Unexpectedly, it would be a horror-thriller that would become Demme’s best-known film. “The Silence of the Lambs,” based on Thomas Harris’ novel about an FBI trainee who recruits a notorious serial killer to help hunt down another, was released in 1991 to widespread acclaim. “The Silence of the Lambs” became one of the rare horror films to win the Academy Award for best picture, and also won Oscars for best actress (Jodie Foster), actor (Anthony Hopkins), adapted screenplay and director. “The Silence of the Lambs” was entered into the Library of Congress’ National Film Registry in 2011.

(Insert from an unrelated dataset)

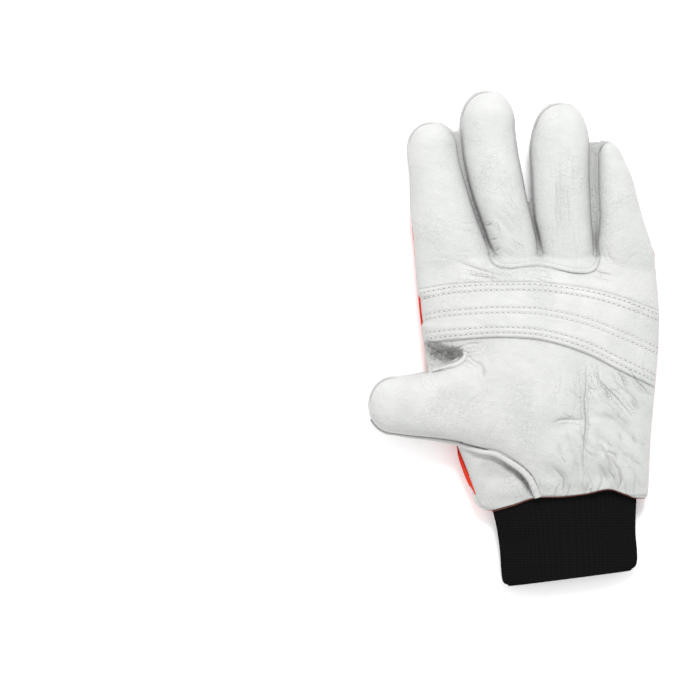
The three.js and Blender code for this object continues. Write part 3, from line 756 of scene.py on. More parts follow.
def crease_lines():
    """The named creases, and short ones scattered over each patch from a fixed seed, as paths of 72
    points with a depth and a width each."""
    steps = np.linspace(0, 1, 72)
    paths, deeps, wides = [], [], []
    for deep, wide, line in CREASES:
        paths.append(np.stack(through(line, steps), axis=-1))
        deeps.append(deep)
        wides.append(wide)
    rng = np.random.default_rng(11)
    for x, y, wide, long, turn, count, deep, fat in WRINKLE_PATCHES:
        for _ in range(count):
            middle = np.array([x + wide * rng.uniform(-1, 1), y + long * rng.uniform(-1, 1)])
            angle = math.radians(turn + rng.normal(0, 16))
            reach, bend = rng.uniform(3.0, 10.0), rng.normal(0, 0.13)
            run = (steps - 0.5) * 2 * reach
            waver = 0.4 * np.sin(steps * rng.uniform(5, 9) + rng.uniform(0, 6))
            across = bend * run * run / reach + waver
            c, n = math.cos(angle), math.sin(angle)
            paths.append(middle + np.stack([run * c - across * n, run * n + across * c], axis=-1))
            deeps.append(deep * rng.uniform(0.4, 1.0))
            wides.append(rng.uniform(0.5, 0.95) * fat)
    return np.array(paths), np.array(deeps), np.array(wides)


def creases(x, y):
    """How deep all creases press the surface: each is depth * (1.25 * exp(-(d/w)^2) - 0.3 *
    exp(-(d/2.6w)^2)), a valley between two low swells, fading out at its ends. Also the signed
    distance to the strongest crease near each point and its strength, with which the material
    paints shade along narrow creases and presses them into its bump."""
    shape = np.shape(x)
    x, y = np.ravel(x), np.ravel(y)
    total, best = np.zeros(len(x)), np.full(len(x), 1e-9)
    gap, strength = np.full(len(x), 9.0), np.zeros(len(x))
    for path, deep, wide in zip(*crease_lines()):
        low, high = path.min(axis=0) - 3.2 * wide - 1, path.max(axis=0) + 3.2 * wide + 1
        near = np.flatnonzero((x > low[0]) & (x < high[0]) & (y > low[1]) & (y < high[1]))
        if not len(near):
            continue
        dx, dy = x[near, None] - path[:, 0], y[near, None] - path[:, 1]
        k = np.hypot(dx, dy).argmin(axis=1)
        run = unit(np.gradient(path, axis=0))
        pick = np.arange(len(near))
        d = run[k, 0] * dy[pick, k] - run[k, 1] * dx[pick, k]
        beyond = np.abs(run[k, 0] * dx[pick, k] + run[k, 1] * dy[pick, k])
        fade = np.sin(np.pi * (0.04 + 0.92 * k / (len(path) - 1))) * bump(beyond, 1.2)
        valley = 1.25 * bump(d, wide) - 0.3 * bump(d / 2.6, wide)
        total[near] += deep * fade * valley
        weight = deep * fade * bump(d, wide)
        better = weight > best[near]
        chosen = near[better]
        best[chosen], gap[chosen] = weight[better], d[better]
        strength[chosen] = (deep * fade)[better] * np.clip(1.7 - wide, 0.0, 1.0)
    return total.reshape(shape), gap.reshape(shape), strength.reshape(shape)


def ripple(x, y, scale, seed):
    """Soft unevenness: five sine waves of different directions and lengths, between -1 and 1."""
    rng = np.random.default_rng(seed)
    total = np.zeros(np.shape(x))
    for k in range(5):
        angle, phase = rng.uniform(0, np.pi), rng.uniform(0, 2 * np.pi)
        length = scale * rng.uniform(0.6, 1.6)
        total = total + np.sin((x * np.cos(angle) + y * np.sin(angle)) * 2 * np.pi / length + phase)
    return total / 5


def tip_seam(hand, x, y):
    """Groove along the upper left of each rounded tip, where the front meets the back's rim: a bell
    over the distance to the outline, 1 mm inside it."""
    total = np.zeros(np.shape(x))
    upper_left = math.radians(128.0)
    for form in (*hand.fingers.values(), hand.thumb):
        along, u, outside = form.lean(x, y)
        share = np.maximum(form.share(along), 0.02)
        half = (form.right(along) - form.left(along)) / 2
        px = form.split(x, y)[1] - (form.left(along) + form.right(along)) / 2
        py = along - form.straight
        if form.root is not None:
            px, py = -py, px
        facing = np.cos(np.arctan2(py, px) - upper_left)
        radial = np.hypot(u * share, np.maximum(along - form.straight, 0) / form.rounding)
        d = (1 - radial) * np.minimum(half, form.rounding)
        weight = ease((facing - 0.6) / 0.3) * (along > form.straight - 8) * (outside <= 0)
        total = np.maximum(total, weight * bump(d - 1.0, 0.3))
    return total


def line_distance(line, x, y):
    """Distance to an open line of plan points."""
    a, run = line[:-1], np.diff(line, axis=0)
    dx, dy = x[..., None] - a[:, 0], y[..., None] - a[:, 1]
    t = np.clip((dx * run[:, 0] + dy * run[:, 1]) / (run**2).sum(axis=1), 0, 1)
    return np.hypot(dx - t * run[:, 0], dy - t * run[:, 1]).min(axis=-1)


def painted_shade_lines(hand, x, y):
    """Painted shade lines along the seams and in the deep hollows, the strongest at each point: tip
    seams, the grooves between two fingers, the strap's edges, the thumb's rolled seam, the groove
    below the turned edge at the finger roots and the pocket's core."""
    # Painted shade in each tip seam.
    marks = [tip_seam(hand, x, y)]
    # Painted shade in the groove between two fingers, between the rows that GROOVES gives.
    for (near, far), (low, high) in GROOVES.items():
        left, right = hand.fingers[near].right(y), hand.fingers[far].left(y)
        gap = np.maximum(right - left, 0.0)
        weight = 0.85 * ease((y - low) / 7.0) * ease((high - y) / 16.0)
        marks.append(weight * bump(x - (left + right) / 2, 0.36 + gap / 2))
    # Painted shadow lines just outside the strap's upper and lower edges.
    upper, lower = strap_edges(hand)
    marks.append(0.4 * bump(y - upper(x) - 0.3, 0.34))
    marks.append(0.45 * bump(lower(x) - y - 0.3, 0.34))
    # Painted shadow line along the thumb's lower edge, where its rolled seam lies.
    edge = hand.thumb.left(hand.thumb.root - x)
    on = ease((x - hand.thumb.root + 52) / 30) * (y < -80)
    marks.append(0.85 * bump(y - edge - 0.5, 0.4) * on)
    # Painted shadow line just outside the turned edge at the finger roots.
    lip = np.asarray(ROOT_LIP)
    above = inside_distance(lip, x, y) > 0
    marks.append(0.85 * bump(line_distance(lip, x, y) - 1.4, 0.32) * (y < 9) * ~above)
    # Painted shade in the pocket: strongest at its core, broken up by crossed sine waves, and a
    # little over all of it.
    core = np.hypot((x - POCKET_CORE[0]) / 3.0, (y - POCKET_CORE[1]) / 2.6)
    inside = ease(inside_distance(np.asarray(POCKET), x, y) / 1.5)
    shade_breakup = 0.55 + 0.45 * np.sin(1.9 * x + 2.6 * y) * np.sin(2.4 * x - 1.3 * y)
    marks.append(inside * (0.95 * np.exp(-core * core) * shade_breakup + 0.06))
    return np.maximum.reduce(marks)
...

Demme’s follow-up in 1993, “Philadelphia,” starred Tom Hanks in what was then a risky role: a gay attorney dying of AIDS. Although the film drew some criticism for avoiding scenes of intimacy between Hanks and Antonio Banderas as his lover, “Philadelphia” was also recognized as one of the first Hollywood films to directly address the impact of homophobia and AIDS on the gay community. Hanks won an Oscar for his performance, while Bruce Springsteen also won for his original song “Streets of Philadelphia.”
His most recent film was 2015’s “Ricki and the Flash,” starring Meryl Streep as an aging rocker trying to reconnect with her estranged daughter.

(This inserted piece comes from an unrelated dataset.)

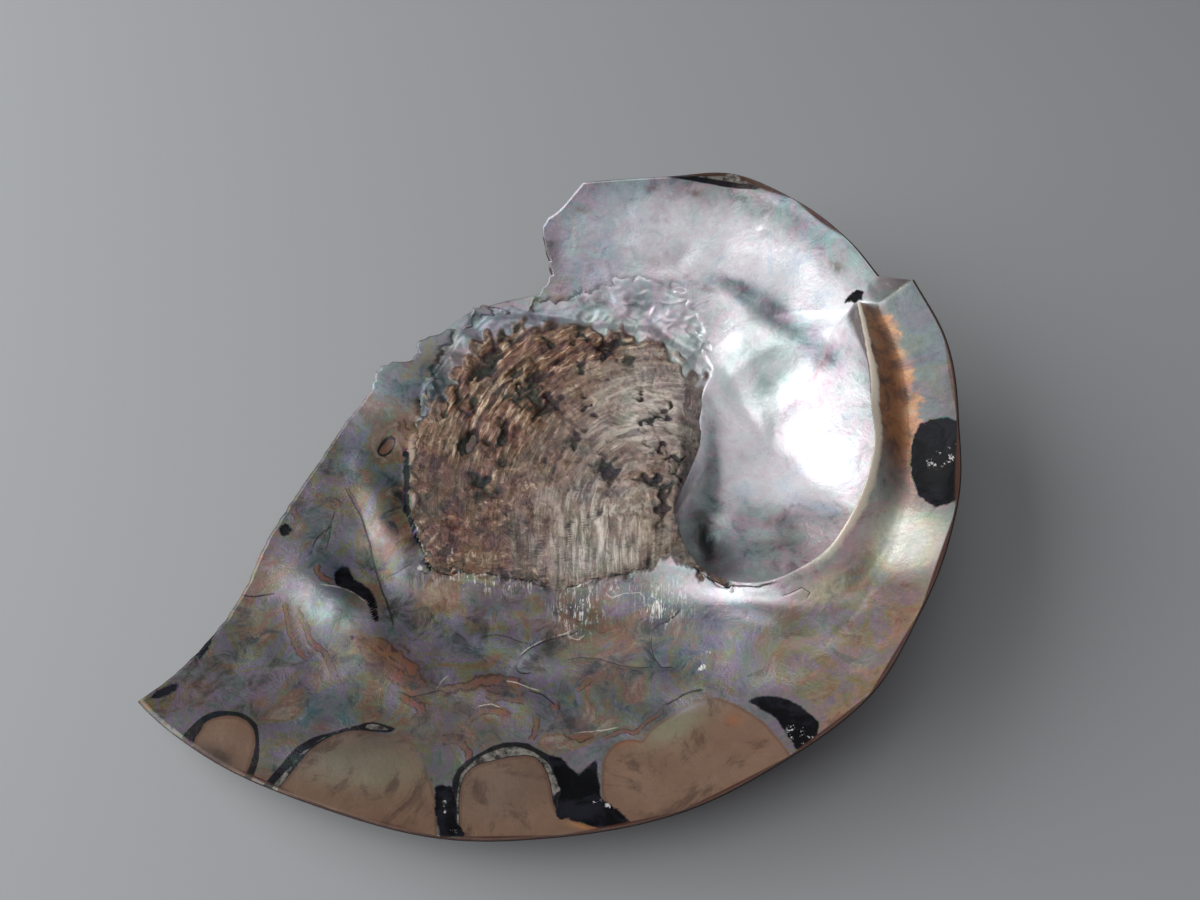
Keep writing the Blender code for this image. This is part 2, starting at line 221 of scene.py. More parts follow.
# Closed outlines of the black horny patches, one of them (gap) a black painted shadow beyond the blister, and
# where they are flecked with white
blackPatches = {
    "rightEdge": [
        (920, 424), (930, 418), (948, 417), (962, 422), (975, 450), (975, 480), (957, 502), (935, 507),
        (920, 498), (912, 480), (910, 455), (914, 435),
    ],
    "almond": [
        (748, 701), (758, 696.4), (770, 695.6), (784, 697.6), (799, 704), (811, 714), (818, 722),
        (818, 732), (816, 745), (800, 752), (790, 740), (782, 728), (776, 718), (766, 711), (755, 706),
    ],
    "blob": [
        (546, 753), (560, 757), (568, 766), (579, 775), (588, 766), (597, 759), (598, 772), (600, 788),
        (602, 798), (611, 805), (621, 813), (631, 823), (612, 827), (596, 827), (580, 823), (568, 818),
        (558, 819), (556, 812), (558, 800), (560, 790), (556, 780), (552, 768),
    ],
    "bar": [
        (434, 784.5), (452, 785.5), (457, 800), (458, 822), (466, 836), (440, 840), (437, 822), (434, 810),
        (435, 796),
    ],
    "step": [
        (843, 305), (846, 299), (851, 293), (859, 290), (864, 291), (861, 299), (855, 304), (850, 302),
    ],
    "notch": [(216, 621), (215, 634), (209, 650), (199, 660), (188, 652), (204, 634)],
    "tip": [(150, 697), (158, 690), (170, 684), (180, 682), (177, 690), (168, 695), (158, 699)],
    # gap is no horn: a black painted shadow in the hollow beyond the blister's steep side
    "gap": [
        (333, 572), (338, 568), (343, 564), (349, 567), (351, 573), (354, 578), (362, 583), (369, 588),
        (375, 597), (378, 609), (379, 622), (374, 624), (371, 612), (366, 602), (358, 596), (350, 590),
        (342, 588), (336, 584),
    ],
    "hole": [(278, 530), (281, 524), (287, 523), (292, 528), (291, 534), (285, 538), (280, 536)],
    "smallHole": [(349, 638), (353, 634.6), (359, 634.6), (355, 637.6), (351, 641)],
    "scarCrack": [
        (402, 448), (407, 444), (410, 456), (410, 500), (414, 520), (418, 538), (424, 553), (432, 566),
        (429, 571), (421, 556), (414, 538), (407, 520), (402, 508), (403, 480),
    ],
}
whiteFlecks = [
    (942, 458, 18, 9, -20), (962, 446, 9, 5, -20), (920, 438, 3, 3, 0), (800, 735, 14, 9, 30),
    (444, 806, 2, 8, 0), (452, 830, 5, 4, 0), (597, 800, 4, 5, 30), (612, 808, 8, 3, 30),
    (730, 173, 14, 4, 10), (705, 649, 8, 5, 10), (703, 664, 6, 8, 20), (892, 284, 16, 6, 0),
    (424, 560, 5, 12, 25),
]

# Pale lacy threads below the scar: x, y, half width, half height, turned, strength
laceZones = [
    (578, 606, 22, 26, 0, 1.0), (662, 604, 24, 20, 0, 0.9), (490, 582, 60, 10, 4, 0.7), (625, 588, 30, 10, 0, 0.6),
]

# Where the edge of a tan filling is soft: x, y, half width, half height, turned, strength
softEdges = [(414, 752, 22, 26, 0, 1.0), (690, 700, 40, 8, -20, 0.3)]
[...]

One of Demme’s last projects was filming Wednesday night’s episode of “Shots Fired,” the Fox television drama that addresses themes of racially-charged gun violence.
“It keeps you on your toes, and from getting bored with the medium,” Demme said of his genre-hopping career in a 1987 interview with the Los Angeles Times. “I want to make films that excite me a lot, and hopefully others also will be excited.”
Robert Jonathan Demme was born Feb. 22, 1944, in Baldwin to Robert Eugene Demme, a publicist, and the former Dorothy Rogers. He lived in Baldwin, Rockville Centre and Lynbrook, until his family moved to Florida in 1959.
In a 1998 Newsday interview, the director described his South Shore upbringing as one of bird-watching in the Woodmere Woods and movie-watching at theaters as far from home as Hempstead and Jamaica. “It’s funny to think back to that 10-year-old Long Island kid traveling to Jamaica and going into a highly urban theater to watch triple horror bills,” he said.
Demme graduated from Southwest Miami High School and then the University of Florida in Gainesville, although his hopes of becoming a veterinarian were dashed when he failed chemistry. A stint writing movie reviews for a local paper led to a meeting with the producer Joseph E. Levine, which in turn led to Demme’s first job in the film industry as a publicist.
“Some people are lucky,” he told the Los Angeles Times, “and some people are really lucky.”
Demme was the uncle of film director Ted Demme, best known for the Johnny Depp crime drama “Blow,” who died in 2002.